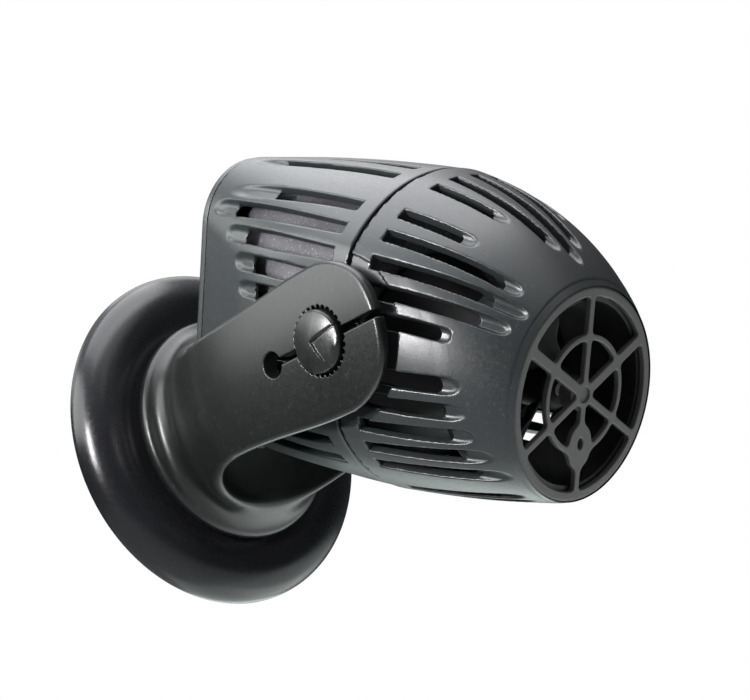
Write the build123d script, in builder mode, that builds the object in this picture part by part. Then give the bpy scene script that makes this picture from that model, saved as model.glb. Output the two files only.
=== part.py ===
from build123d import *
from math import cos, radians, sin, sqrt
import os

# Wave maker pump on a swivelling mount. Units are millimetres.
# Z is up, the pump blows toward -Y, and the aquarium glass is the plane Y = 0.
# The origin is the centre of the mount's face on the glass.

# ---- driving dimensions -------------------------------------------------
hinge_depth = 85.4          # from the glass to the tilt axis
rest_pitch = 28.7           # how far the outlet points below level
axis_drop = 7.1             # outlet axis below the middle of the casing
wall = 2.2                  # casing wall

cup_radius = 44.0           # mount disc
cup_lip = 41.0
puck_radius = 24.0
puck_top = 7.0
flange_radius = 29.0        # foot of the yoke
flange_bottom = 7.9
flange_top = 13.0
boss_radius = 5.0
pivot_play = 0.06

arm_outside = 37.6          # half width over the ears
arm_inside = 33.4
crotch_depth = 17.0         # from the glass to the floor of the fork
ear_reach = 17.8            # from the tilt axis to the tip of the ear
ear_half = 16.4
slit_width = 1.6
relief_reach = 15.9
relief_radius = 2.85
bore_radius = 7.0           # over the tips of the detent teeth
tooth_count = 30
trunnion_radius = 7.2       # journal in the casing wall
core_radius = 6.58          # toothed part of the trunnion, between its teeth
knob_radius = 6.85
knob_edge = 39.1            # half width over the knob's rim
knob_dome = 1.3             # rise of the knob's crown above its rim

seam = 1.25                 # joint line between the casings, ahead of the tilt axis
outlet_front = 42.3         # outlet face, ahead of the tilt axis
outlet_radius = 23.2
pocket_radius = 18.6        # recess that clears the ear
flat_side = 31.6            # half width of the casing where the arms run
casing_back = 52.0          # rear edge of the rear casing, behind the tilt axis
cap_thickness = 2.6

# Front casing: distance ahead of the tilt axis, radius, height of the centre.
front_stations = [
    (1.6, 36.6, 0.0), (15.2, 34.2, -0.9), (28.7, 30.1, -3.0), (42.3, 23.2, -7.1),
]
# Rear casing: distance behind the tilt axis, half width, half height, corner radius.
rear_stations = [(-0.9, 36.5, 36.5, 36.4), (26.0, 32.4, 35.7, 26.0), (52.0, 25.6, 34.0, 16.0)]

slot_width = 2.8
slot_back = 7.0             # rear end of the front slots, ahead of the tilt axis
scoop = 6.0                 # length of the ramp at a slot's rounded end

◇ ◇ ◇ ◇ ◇

● Directions
Find the word "that" in the data and copy out each line where it turns up.

● Solution for this task
Write the build123d script, in builder mode, that builds the object in this picture part by part. Then give the bpy scene script that makes this picture from that model, saved as model.glb. Output the two files only.
pocket_radius = 18.6        # recess that clears the ear